Famished and cold we ordered for dinner and headed to our room.
Tal- Pokhara
46 more kilometres of off-roading it was. We planned on completing the remaining distance to Besishahar and then we would halt in Besishahar.
But, surprisingly it took us only 2.5hrs to reach Besishahar. The once dreaded roads now seemed easy, we stopped at Besishahar for lunch and then having ample amount of time in our hands we headed for Pokhara.
Pokhara, with an elevation of 832m above the sea level, is a big tourist destination in Nepal after Kathmandu. The main attraction of the city is the Fewa lake, Sarangkot ( the highest peak in Pokhara, at an altitude of 1500m), and the snow covered Machhapuchhare mountain range. Pokhara also has a big commercial market that hosts a large range of things, from fashion to kitchenware.
It was 7PM by the time we reached Pokhara. Checked into a hotel and to paas our time we took a stroll at the lake side.
Last day, lazy morning, ample amount of time. My friends decided to get a massage while I went ahead to book a camp for the night.
We camped at Himalayan View Point Camping and Restaurant, its a 10 min ride or 30 minutes trek from Peace Pagoda's parking area. It has the most magestical view from its dinning area. Overlooking the lake, the Sarangkot peak and Fishtail mountain, the view has the power to absorb you.

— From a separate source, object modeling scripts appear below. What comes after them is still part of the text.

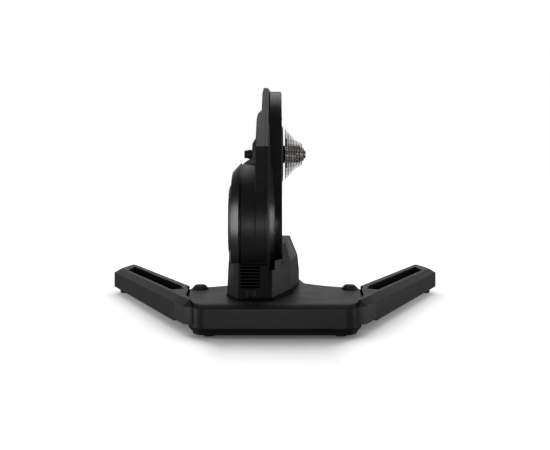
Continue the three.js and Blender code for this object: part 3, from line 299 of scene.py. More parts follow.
def make_materials(looks):
    """The finishes: the record's slots and more blacks for single faces, three of them darker as painted shade."""
    make_effects()
    cast, moulded, rubber, grain = looks.cast_colour, looks.moulded_colour, looks.rubber_colour, looks.grain
    # Each row: name, colour, grain, least and most roughness, bump, dust, wear, shine
    for row in (
            ("cast_black", cast, grain, 0.35, 0.45, 0.3, 0.02, 0.5, 0.42),
            # Painted shade: a darker black for the legs' upright sides
            ("side_black", tint(cast, 0.8), grain, 0.42, 0.54, 0.3, 0.0, 0.5, 0.22),
            # Painted shade: a darker black for the base's rear slope and lowest rim
            ("band_black", tint(cast, 0.4), grain, 0.45, 0.55, 0.3, 0.0, 0.3, 0.2),
            ("moulded_black", moulded, grain * 0.5, 0.38, 0.5, 0.25, 0.02, 0.25, 0.32),
            ("panel_black", tint(moulded, 0.3), grain * 0.5, 0.5, 0.62, 0.25, 0.0, 0.15, 0.22),
            ("satin_black", moulded, grain * 0.5, 0.29, 0.36, 0.1, 0.0, 0.1, 0.5),
            # Painted shade: a near black for the legs' troughs and the strip of painted shadow round the housing's
            # foot
            ("shade_black", tint(moulded, 0.2), grain, 0.7, 0.8, 0.2, 0.0, 0.0, 0.1),
            ("gloss_black", looks.gloss_colour, grain * 2, 0.27, 0.33, 0.02, 0.02, 0.1, 0.5),
            ("foot_rubber", rubber, grain * 0.8, 0.68, 0.85, 0.5, 0.12, 0.1, 0.5),
            ("belt_rubber", rubber, grain, 0.7, 0.85, 0.5, 0.0, 0.2, 0.5),
            ("board", looks.board_colour, grain * 3, 0.25, 0.4, 0.15, 0.05, 0.0, 0.5, 160.0, 0.6)):
        coated(*row)
    turned("nickel", looks.nickel_colour, 0.3, 0.42, AXLE, stain=(0.6, 0.56, 0.5), metallic=0.5)
    turned("steel", looks.steel_colour, 0.24, 0.4, AXLE)
    turned("dark_steel", looks.dark_steel_colour, 0.35, 0.55, FLY)
    turned("alloy", looks.alloy_colour, 0.3, 0.45, AXLE, pitch=0.7 * MM)


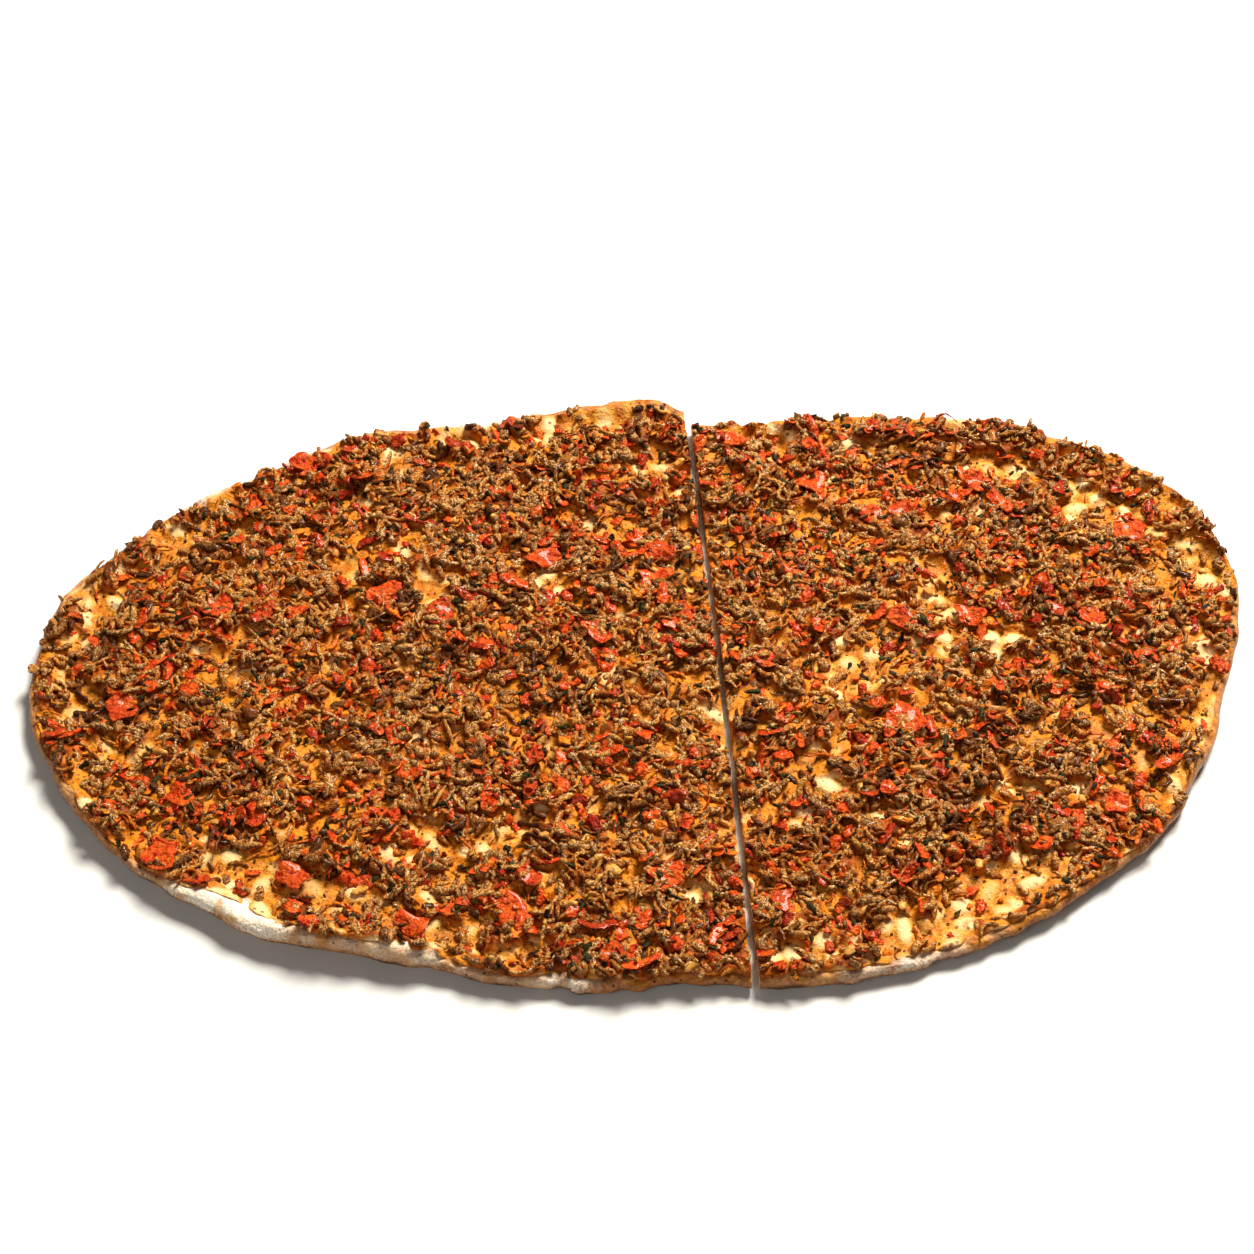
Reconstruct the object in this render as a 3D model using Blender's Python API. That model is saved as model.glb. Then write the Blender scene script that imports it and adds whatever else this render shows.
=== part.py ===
"""A large oval lahmacun: thin flatbread under a layer of minced meat, cut once across into two halves.

Each half is two solids, the bread and the meat on it, and the largest pieces of red pepper lie on top.
Frame: +X along the oval, +Y across it, +Z up; the origin is under the middle, on the surface it lies on.
"""
import math

import bmesh
import bpy
from mathutils import Matrix, Vector
from mathutils.bvhtree import BVHTree

MM = 0.001

# The oval that the dough is stretched to: half its length and width, and its exponent.
HALF_LENGTH = 183.0 * MM
HALF_WIDTH = 110.6 * MM
SQUARENESS = 2.21
OVAL_CENTRE = (-1.2 * MM, 0)

# Broad lobes left by stretching: (how many round the rim, height, bearing of the first crest).
LOBES = (
    (1, 3.1 * MM, 5.7),
    (2, 4.9 * MM, 30.2),
    (3, 4.3 * MM, 32.3),
    (4, 4.8 * MM, 26.4),
    (5, 3.3 * MM, 28.6),
    (6, 1.1 * MM, 22.1),
    (7, 1.0 * MM, 25.0),
    (8, 0.5 * MM, -4.7),
    (9, 1.3 * MM, 17.3),
)

# Swells along the rim: (bearing in degrees, half angle, size). Each adds to the base value before it.
BARE_MARGIN = 4.2 * MM
MARGIN_SWELLS = (
    (232, 22, 6.5 * MM),
    (262, 16, 3.5 * MM),
    (305, 18, 4.5 * MM),
    (2, 16, 4.0 * MM),
    (148, 20, 3.0 * MM),
)
RIM_THICKNESS = 4.0 * MM
RIM_SWELLS = (
    (231, 17, 2.4 * MM),
    (262, 10, 1.6 * MM),
    (292, 12, 1.4 * MM),
    (150, 16, 0.9 * MM),
    (350, 14, 0.8 * MM),
)
RIM_LIFT = 0.8 * MM
LIFT_SWELLS = ((222, 20, 2.4 * MM), (185, 16, 1.2 * MM), (330, 22, 1.3 * MM), (20, 18, 0.8 * MM))

# The back corner of the left half was baked as a tongue that stands up beside the cut.
TONGUE_BEARING = 86
TONGUE_HALF_ANGLE = 9
TONGUE_LENGTH = 4.8 * MM
TONGUE_LIFT = 3.0 * MM
TONGUE_MARGIN = 5.0 * MM

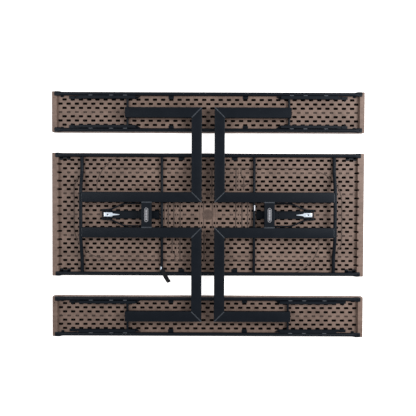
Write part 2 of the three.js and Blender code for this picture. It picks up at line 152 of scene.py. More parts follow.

Last night in Nepal ended peacefully.
Pokhara- Gorakhpur
Aakhri din bs ride kiya bhai aur kch ni.
But, I would like to give you an overview of the trip.
Where to?- Manang
Road difficulty- easy to extremely difficult.
Things to remember-
1- Keep a bike toolkit with puncture repair tools.
2- Getting permit is necessary from Besishahar before starting your trek.
3- Indian currency is not acceptable after Dumre. So, get your currency exchanged beforehand.
4- Ride with discipline and safety.
5- Keep ample amount of warm clothes because it gets extremely cold once you are in Manang.